I am demanding but I am also a mustard seed. I need to gain more faith so I can persevere through this so I can be delivered. Our promised land is right around the corner.
I have hope. I have faith. I know that I am not alone and that someday when that deliverance comes and I fall to my knees with tears streaming down my face, it will be from pure joy and not from the embarrassment and sin.
Renew me, oh Lord. Give this mustard seed the faith to move mountains.
December 22, 2009 at 10:47 pm (Uncategorized)
Tags: Elijah, whisper
Its dark and the snow is falling—glittering everywhere really. All I can hear is the rhythm of my feet hitting the snow and my deep breaths. My breath moves out in front of me, and the snow falls silently down.
I finish running around the corner and begin to walk. There in front of me is the only street light on this road, the symbol of my finish line. It glows in the early morning darkness.
But today its not just my symbol of the end, today it invites me into its spotlight of life. For there beneath it are snowflakes dancing, twinkling, and glittering. I am the only one here to see it. The life of movement and beauty unravels as if just for me.
I go and stand in the middle of it. I stop. Then I smile, close my eyes, and lift my face and arms to the sky. The snowflakes gently settle on my face and I whisper back “Thank you, God. I hear you.”
Today as I was reading I Kings 19, I was struck by Elijah waiting upon the Lord. You probably know this story. After Jezebel had threatened Elijah with his life, he ran into the desert. After two angels had appeared to him, the Lord came to him and tells him to go up to the mountain, for he is about to pass by there and he wants Elijah to be there. A mighty wind, an earthquake, and a fire all came to the mountain and Elijah stayed in the cave waiting for the Lord. And then….just as if its such a simple thing, the Lord whispers to Elijah and he covers his face with his cloak and goes out and stands at the mouth of the cave in the Lord’s presence.
A whisper. This was not one of those times that God had to drag his people by the hair to see his mighty acts. No, Elijah—one of the greatest prophets of the Bible—hears the whisper and follows.

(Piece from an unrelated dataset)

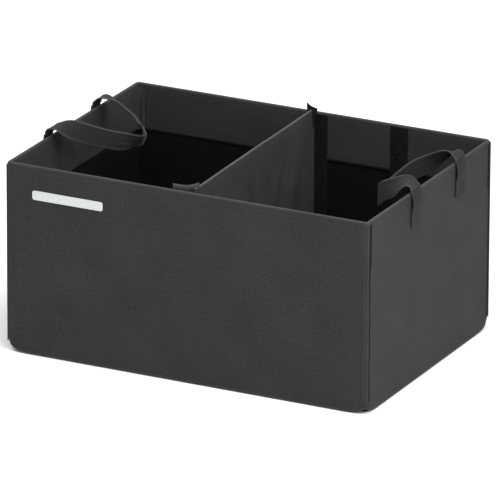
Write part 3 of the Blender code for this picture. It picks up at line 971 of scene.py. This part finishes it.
def make_divider_binding(low, high, top):
    """Narrow folded tape over the divider's top edge."""
    section = [(-BINDING_HALF, top - BINDING_DROP)]
    for step in range(9):
        angle = math.radians(180 - 180 * step / 8)
        z = top - 0.0006 + BINDING_HALF * math.sin(angle)
        section.append((BINDING_HALF * math.cos(angle), z))
    section.append((BINDING_HALF, top - BINDING_DROP))

    def place(y, index):
        x, z = section[index]
        wobble = 0.0003 * ripple((x, y, z), 0.02, 13)
        point = (x + wobble + divider_lean(y, top), y, z + wobble)
        # The last value is painted highlight along the binding's crown.
        return point, (index * 0.0012, y), 1.0 if 2 < index < 8 else 0.0

    lengths = steps_between(low.y - 0.001, high.y + 0.001, DIVIDER_STEP)
    bm = surface(place, lengths, range(len(section)))
    binding = cloth_piece("divider_edge_binding", bm, "divider_fabric", 0.0007, 1.0)
    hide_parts("divider_top_binding")
    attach(binding, "divider")
    fold_onto_front(binding)


def flange_cell(side, low, high, top, x, z):
    """A place on a hook flange: the front one humps and bends in, the back one is cut on a slant."""
    middle_y = (low.y + high.y) / 2
    across = (high.x - x) / (high.x - low.x)
    share = (z - low.z) / (top - low.z)
    dip = 0.0012 * math.sin(math.pi * min(1.0, across * 1.2)) * share ** 8
    curl = 0.0006 * ripple((x, side, z), 0.03, 14)
    free = max(0.0, (z - (HEIGHT - 0.012)) / 0.02)
    if side < 0:
        skew = DIVIDER_FRONT_SHIFT
        bend = 0.0050 * (1 - across) ** 2
        hump = bend * share ** 6
        cut = 0.0
    else:
        skew = DIVIDER_BACK_SHIFT
        bend = 0.0
        hump = 0.0
        cut = BACK_TAB_CUT * max(0.0, across)
    y = middle_y - side * (0.0004 + abs(curl) + 0.0012 * free * across + bend)
    # The last value is painted highlight along the flange's top edge.
    return (x + skew, y, z - dip + hump - cut * share), (x, z), 1.0 if share > 0.985 else 0.0


def make_flanges():
    """Hook flanges at the divider's two ends, turned to the left against the loop strips."""
    for side_name, side, rise in (("front", -1, 0.0056), ("back", 1, -0.0040)):
        node = "divider_" + side_name + "_hook_flange"
        low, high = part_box(node)
        top = HEIGHT + rise
        widths = steps_between(low.x, high.x + 0.001, 0.0035)
        levels = steps_between(low.z, top, 0.006)
        bm = surface(partial(flange_cell, side, low, high, top), widths, levels)
        name = "divider_" + side_name + "_flange_cloth"
        piece = cloth_piece(name, bm, "divider_fabric", FLANGE_THICK)
        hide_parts(node)
        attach(piece, "divider")
        fold_onto_front(piece)
    make_back_ear()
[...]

So many days I fail. I wait for the mighty gusts of wind and the fires to pass by my way. I wait for the knock on the door to call me to volunteer. I don’t open the door for the woman behind me entering the store, and I snarl at the Pontiac who cut in front of me. So many days I forget that my Adonai doesn’t come in the loudest ways possible. I long to follow Elijah’s example and wait for the whisper so I can cover my face and hear my Lord say “What are you doing here…?” (I Kings 19:13) so that I can answer back in humble obedience.
Every time I run around that corner I will hope that He is waiting for me. Whisper to me, oh Adonai. I am waiting…

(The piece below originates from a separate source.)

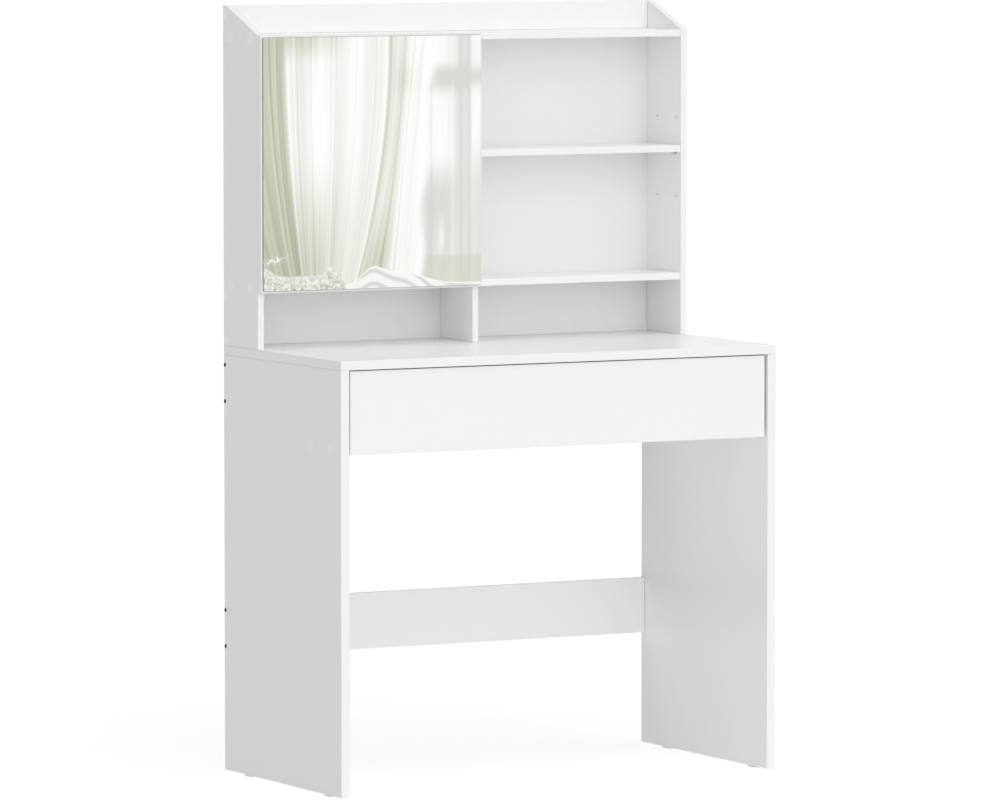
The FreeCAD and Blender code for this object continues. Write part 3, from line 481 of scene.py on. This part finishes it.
def bedding(picture, across, down):
    """White cloth that lies along the bottom, painted with fold shade and an edge highlight, and lace with
    small flowers in the left corner.
    """
    edge = 0.984 - 0.058 * bell(across, 0.50, 0.07) - 0.048 * bell(across, 0.64, 0.13)
    cover = ramp(down, edge, edge + 0.006) * ramp(across, 0.365, 0.385)
    cloth = paint(picture, cover, BED_CLOTH)
    slope = across * 0.60 - (down - edge) * 2.4
    folds = ramp(np.sin(52.0 * slope + 1.2 * np.sin(17.0 * across)), -0.2, 1.1)
    # Painted shade in the folds of the cloth.
    cloth = paint(cloth, cover * 0.60 * folds, BED_FOLD_SHADE)
    # Painted highlight along the top edge of the cloth.
    cloth = paint(cloth, cover * bell(down, edge + 0.004, 0.004), DAYLIGHT)
    lace_edge = 0.940 - 0.035 * bell(across, 0.0, 0.05) - 0.035 * bell(across, 0.310, 0.030)
    lace_edge += 0.9 * np.clip(across - 0.345, 0.0, 1.0)
    lace = ramp(down, lace_edge, lace_edge + 0.007)
    lace *= 1.0 - ramp(across, 0.37, 0.385)
    cloth = paint(cloth, lace, LACE)
    dots = speckle(across.shape, 14)
    leaves = speckle(across.shape, 15) * ramp(down, lace_edge, lace_edge + 0.06)
    cloth = paint(cloth, lace * 0.80 * leaves, LEAF)
    cloth = paint(cloth, lace * 0.85 * dots, PETAL)
    blossom = dots * bell(across, 0.05, 0.045) * bell(down, 0.888 - 0.18 * across, 0.010)
    return paint(cloth, np.clip(1.6 * blossom, 0.0, 1.0), BLOSSOM)


def curtain_corners():
    """Where the camera's lines of sight, turned back at the mirror's corners, meet a plane in front of it."""
    low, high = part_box("mirror_glass")
    seen_from = Vector((CAMERA_PLACE.x, 2 * low.y - CAMERA_PLACE.y, CAMERA_PLACE.z))
    middle = Vector(((low.x + high.x) / 2, low.y, (low.z + high.z) / 2))
    away = (middle - seen_from).normalized()
    corners = []
    for x, z in ((low.x, high.z), (high.x, high.z), (low.x, low.z), (high.x, low.z)):
        ray = Vector((x, low.y, z)) - seen_from
        reach = (middle + away * CURTAIN_DISTANCE - seen_from).dot(away) / ray.dot(away)
        corners.append(np.array(seen_from + ray * reach))
    return corners


def curtain():
    """Screen that shows in reflections only. It is painted by its folds, as a window lights them."""
    steps_across = np.linspace(-CURTAIN_MARGIN, 1.0 + CURTAIN_MARGIN, CURTAIN_COLUMNS)
    steps_down = np.linspace(-CURTAIN_MARGIN, 1.0 + CURTAIN_MARGIN, CURTAIN_ROWS)
    across, down = np.meshgrid(steps_across, steps_down)
    top_left, top_right, low_left, low_right = curtain_corners()
    top = top_left + across[..., None] * (top_right - top_left)
    low = low_left + across[..., None] * (low_right - low_left)
    places = top + down[..., None] * (low - top)
    inside = np.clip(down, 0.0, 1.0)
    picture = window(across, inside)
    picture = swept_curtain(picture, across, inside)
    picture = gathered_curtain(picture, across, inside)
    picture = bedding(picture, across, inside)
    index = np.arange(CURTAIN_ROWS * CURTAIN_COLUMNS).reshape(CURTAIN_ROWS, CURTAIN_COLUMNS)
    quads = np.stack((index[:-1, :-1], index[:-1, 1:], index[1:, 1:], index[1:, :-1]), axis=-1)
    data = bpy.data.meshes.new("curtain")
    data.from_pydata(places.reshape(-1, 3).tolist(), [], quads.reshape(-1, 4).tolist())
    tint = data.color_attributes.new("tint", "FLOAT_COLOR", "POINT")
    colors = np.ones((CURTAIN_ROWS * CURTAIN_COLUMNS, 4))
    colors[:, :3] = picture.reshape(-1, 3)
    tint.data.foreach_set("color", colors.ravel())
    data.materials.append(curtain_material())
    piece = bpy.data.objects.new("curtain", data)
    bpy.context.scene.collection.objects.link(piece)
    piece.visible_camera = False
    piece.visible_diffuse = False
    piece.visible_shadow = False
    piece.visible_transmission = False


def curtain_material():
    """Gives out the painted colours as light."""
    material = bpy.data.materials.new("daylit_curtain")
    material.use_nodes = True
    tree = material.node_tree
    tree.nodes.remove(tree.nodes["Principled BSDF"])
    glow = tree.nodes.new("ShaderNodeEmission")
    tint = tree.nodes.new("ShaderNodeVertexColor")
    tint.layer_name = "tint"
    tree.links.new(tint.outputs["Color"], glow.inputs["Color"])
    glow.inputs["Strength"].default_value = CURTAIN_GLOW
    tree.links.new(glow.outputs["Emission"], tree.nodes["Material Output"].inputs["Surface"])
    return material


curtain()


# ---------------------------------------------------------------- floor, light and camera
FLOOR_RADIUS = 260.0
FLOOR_SEEN_GLOW = 0.75
FLOOR_CAST_GLOW = 0.50


def floor_material(seen_glow, cast_glow):
    """White translucent studio floor, lit from below so that it shows next to no shadow.

    It is as bright to look at as seen_glow, and lights the table only by cast_glow.
    """
    g = Graph("pale_floor")
    color = g.blend(g.noise(3.0, 2.0), grey(0.36), grey(0.38))
    diffuse_ray = g.add("ShaderNodeLightPath").outputs["Is Diffuse Ray"]
    g.put(g.shader.inputs["Emission Strength"], g.span(diffuse_ray, seen_glow, cast_glow))
    return g.finish(color, 0.9, None, Specular_IOR_Level=0.0, Emission_Color=(1, 1, 1, 1))


def floor():
    """Large disc under the table."""
    disc = bmesh.new()
    bmesh.ops.create_circle(disc, cap_ends=True, segments=96, radius=FLOOR_RADIUS)
    data = bpy.data.meshes.new("floor")
    disc.to_mesh(data)
    disc.free()
    data.materials.append(floor_material(FLOOR_SEEN_GLOW, FLOOR_CAST_GLOW))
    piece = bpy.data.objects.new("floor", data)
    piece.location.z = CAD_BOX[0].z
    bpy.context.scene.collection.objects.link(piece)


def sun(name, azimuth, elevation, strength, spread):
    """Soft sun that stands in the given direction: azimuth 0 is in front of the table, 90 to its right."""
    light = bpy.data.lights.new(name, "SUN")
    light.energy = strength
    light.angle = math.radians(spread)
    lamp = bpy.data.objects.new(name, light)
    bpy.context.scene.collection.objects.link(lamp)
    a, e = math.radians(azimuth), math.radians(elevation)
    toward = Vector((math.sin(a) * math.cos(e), -math.cos(a) * math.cos(e), math.sin(e)))
    lamp.rotation_mode = "QUATERNION"
    lamp.rotation_quaternion = toward.to_track_quat("Z", "Y")


FACING_BACK = 0.2
FACING_FRONT = -0.8


def world(front_level, back_level, seen_level):
    """White studio whose soft light comes mostly from in front, and that is evenly white to look at."""
    place = bpy.data.worlds.new("studio")
    bpy.context.scene.world = place
    place.use_nodes = True
    tree = place.node_tree
    background = tree.nodes["Background"]
    background.inputs["Color"].default_value = (1, 1, 1, 1)
    direction = tree.nodes.new("ShaderNodeTexCoord")
    parts = tree.nodes.new("ShaderNodeSeparateXYZ")
    tree.links.new(direction.outputs["Generated"], parts.inputs["Vector"])
    facing = tree.nodes.new("ShaderNodeMapRange")
    facing.interpolation_type = "SMOOTHSTEP"
    facing.inputs["From Min"].default_value = FACING_BACK
    facing.inputs["From Max"].default_value = FACING_FRONT
    facing.inputs["To Min"].default_value = back_level
    facing.inputs["To Max"].default_value = front_level
    tree.links.new(parts.outputs["Y"], facing.inputs["Value"])
    path = tree.nodes.new("ShaderNodeLightPath")
    level = tree.nodes.new("ShaderNodeMapRange")
    level.inputs["To Min"].default_value = seen_level
    tree.links.new(path.outputs["Is Diffuse Ray"], level.inputs["Value"])
    tree.links.new(facing.outputs["Result"], level.inputs["To Max"])
    tree.links.new(level.outputs["Result"], background.inputs["Strength"])


CAMERA_YAW = 28.414
CAMERA_PITCH = 4.396
CAMERA_LENS = 266.6
SENSOR_WIDTH = 36.0
CLIP_START = 0.1
CLIP_END = 2000.0


def camera():
    data = bpy.data.cameras.new("camera")
    data.lens = CAMERA_LENS
    data.sensor_width = SENSOR_WIDTH
    data.clip_start = CLIP_START
    data.clip_end = CLIP_END
    view = bpy.data.objects.new("camera", data)
    bpy.context.scene.collection.objects.link(view)
    view.location = CAMERA_PLACE
    view.rotation_euler = (math.radians(90 - CAMERA_PITCH), 0, math.radians(-CAMERA_YAW))
    bpy.context.scene.camera = view


floor()
world(front_level=0.79, back_level=0.13, seen_level=1.0)
sun("front_light", azimuth=-5.0, elevation=22.0, strength=0.42, spread=44.0)
sun("top_light", azimuth=0.0, elevation=80.0, strength=1.10, spread=60.0)
camera()
bpy.context.scene.view_settings.view_transform = "Standard"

December 21, 2009 at 10:30 pm (Uncategorized)
Tags: faith, love
First let me begin with the blog title. My journey with God has most recently taken a stronger course in learning patience and love. I’ve always been interested in other languages, so learning words from Jesus’ native tongue intrigues me. “Ameyn” is Aramaic and is closely tied to the word “faith”. It is in fact a word of power, and an affirming “this is the ground of connection with Unity from which my actions will come.” (selfhealingexpressions.com) So today I say “Ameyn”. Today I grasp at the mustard seed that I am and hope to one day grow into something more than just a seed. I want to be bigger, stronger, more in unity with my Christ. I desperately long to have the faith that the Virgin Mary had when she said “yes” to Gabrielle and started on one of the most fascinating journeys of all time. I long to have the love of Christ towards others that always without question allows me to turn the other cheek and offer my robe and my open arms in an embrace. It is a journey, like Paul, I know I will never achieve, but will continue to run towards every day of my life until I breathe my last breath. Amen.

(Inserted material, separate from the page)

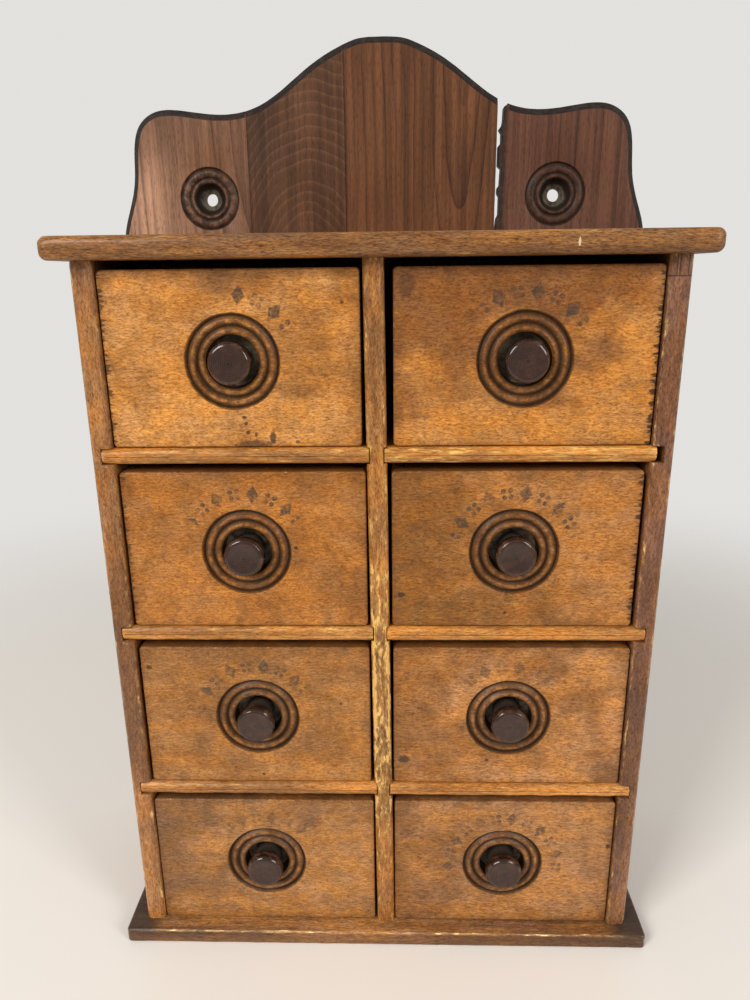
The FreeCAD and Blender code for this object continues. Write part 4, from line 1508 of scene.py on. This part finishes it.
# %% Floor and surroundings
wall_colour = (0.77, 0.755, 0.735, 1)
floor_mesh = bpy.data.meshes.new("floor")
floor_mesh.from_pydata([(-3, -1.5, 0), (3, -1.5, 0), (3, 3, 0), (-3, 3, 0)], [], [(0, 1, 2, 3)])
floor = show("floor", floor_mesh)
material, shader, place = new_finish("floor_paint", 0.6)
shader.inputs["Base Color"].default_value = (0.95, 0.91, 0.85, 1)
connect(step(maths("LENGTH", place), 0.35, 0.9, 1.0, 0.0), shader.inputs["Alpha"])
floor_mesh.materials.append(material)

world = bpy.data.worlds.new("room")
bpy.context.scene.world = world
world.use_nodes = True
tree = world.node_tree
tree.nodes.clear()
seen = add(tree, "ShaderNodeLightPath")
room = add(tree, "ShaderNodeBackground", {"Color": (1.0, 0.985, 0.96, 1), "Strength": 0.45})[0]
wall = add(tree, "ShaderNodeBackground", {"Color": wall_colour, "Strength": 1.0})[0]
shown = add(tree, "ShaderNodeMixShader", {0: seen["Is Camera Ray"], 1: room, 2: wall})[0]
add(tree, "ShaderNodeOutputWorld", {"Surface": shown})


def window(name, place, size, power, colour):
    """Area light that looks at the middle of the cabinet."""
    light = bpy.data.lights.new(name, "AREA")
    light.shape = "RECTANGLE"
    light.size, light.size_y = size
    light.energy = power
    light.color = colour
    item = bpy.data.objects.new(name, light)
    item.location = place
    item.rotation_euler = (cabinet_middle - item.location).to_track_quat("-Z", "Y").to_euler()
    bpy.context.scene.collection.objects.link(item)


cabinet_middle = Vector((0, 0, 0.2))
window("window_left", (-1.1, -1.3, 1.25), (0.7, 0.9), 24.5, (1.0, 0.98, 0.95))
window("window_right", (1.2, -1.1, 0.9), (0.5, 0.8), 11.5, (1.0, 0.97, 0.93))

# %% Camera
lens = bpy.data.cameras.new("camera")
lens.sensor_width = 36
lens.lens = 26.934
lens.clip_start = 0.01
camera = bpy.data.objects.new("camera", lens)
pose = Matrix.Translation((7.10 * mm, -360.01 * mm, 332.54 * mm))
for angle, axis in ((0.02965, "Z"), (-0.29136, "X"), (0.01151, "Y"), (math.pi / 2, "X")):
    pose = pose @ Matrix.Rotation(angle, 4, axis)
camera.matrix_world = pose
bpy.context.scene.collection.objects.link(camera)
bpy.context.scene.camera = camera
bpy.context.scene.view_settings.view_transform = "Standard"
print("camera at", [round(value, 4) for value in camera.location])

I’ve been blogging for quite awhile, since about 2005. Most of them—much like my artwork—are random in nature, but always have some correlation to my life. I recently also started a photoblog, which is more visual in nature. I’ve decided to come out from hiding and start a real blog here. I will keep up with my photoblog, but the thoughts that seem to spew themselves at lightening speed from my brain that require no visual relationship to photos, I will post here.
I don’t know what thoughts may appear here. I don’t know how much my faith and growth in Christ may increase over the years that follow, but I always have hope. I may completely veer off course and we may find ourselves amidst my musings on making homemade cat food and the desperation we all feel when we long for the lilacs to bloom, but find them covered by snow one more time. I may babble about my anger at slouchy socks, or I may contemplate my devotionals for the day.
One thing is always certain though—I hold on tightly to the mustard seed I have. For I am that seed…
Lord please let my faith increase. Amen with Ameyn.